Жан Расин и другие (Гинзбург) - страница 106

Умение переплавлять уже готовое, доставшееся от традиции, в собственное, неподражательное и неподражаемое, придет к Расину позднее, с опытом работы и опытом жизни. Пока же, в первой поставленной на сцене и напечатанной пьесе, такого слияния толком не получилось. Свое, особенное видение мира заявлено здесь уже вполне отчетливо. Но оно скорее звучит в речах, пространных монологах и сжатых сентенциях, а не определяет сам строй пьесы, движение действия, склад стиха. Это все еще заемное, принятое на веру в наивном убеждении, что мастерство – просто искусное владение известными приемами, и ничего больше.

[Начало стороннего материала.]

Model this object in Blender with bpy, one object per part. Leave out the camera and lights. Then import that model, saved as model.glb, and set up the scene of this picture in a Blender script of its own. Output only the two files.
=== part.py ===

И чуда не произошло. Расин не проснулся знаменитым на следующий день после премьеры. На «Фиваиду» не появилось ни одного публичного отзыва, ни хвалебного, ни даже разносного, – в тогдашнем Париже, городе-театромане, такое с новой пьесой случалось нечасто. И самое неопровержимое свидетельство успеха или неудачи: сборы. По счастью, один из актеров мольеровской труппы, Шарль де Лагранж, завел нечто вроде делового дневника – «Реестр», куда он аккуратно, каждый день, заносил расходы и доходы театра, его репертуар, «визиты», знаки королевской милости, браки, рождения и смерти в актерской семье и прочие мелкие и крупные события в жизни Пале-Рояля. Бесценный этот документ до нас дошел. Из него мы знаем, что премьера «Фиваиды» собрала 370 ливров. А прочный, хотя и не триумфальный, успех выражался суммой в тысячу-полторы ливров. Между тем, за билеты на премьеру назначали обычно двойную цену. Действительно, от представления к представлению сборы от «Фиваиды» только падали, и четвертый спектакль дал всего 130 ливров. Это уже полный провал.

Тем не менее Мольер не торопился снять с афиши незадавшуюся пьесу. Наоборот, «Фиваида» оставалась в его репертуаре во время летних «визитов». Он возобновил ее на сцене Пале-Рояля по возвращении в Париж в августе и ставил время от времени весь следующий, 1665, год. Чтобы не играть перед вовсе уж пустым залом, он прибег к испытанному средству: пускал в один вечер с «Фиваидой» какой-нибудь незамысловатый, но неизменно завлекательный для зрителей фарс: «Летающего доктора» или «Мнимого рогоносца». А молодому автору, кроме причитающихся ему двух паев от каждого спектакля, сделал подарок, очевидно, какую-то драгоценную безделушку, – во всяком случае, в «Реестре» Лагранжа записаны расходы «на ювелира для господина Расина» (вот о каком подарке говорил Гримаре!). Так поступала обычно труппа с тем драматургом, которому была особенно признательна и которого желала бы и впредь видеть среди своих авторов. Мольер так обошелся с неопытным юнцом, чья первая пьеса, очевидно, принесла ему больше хлопот и трат, чем шума аплодисментов и звона монет.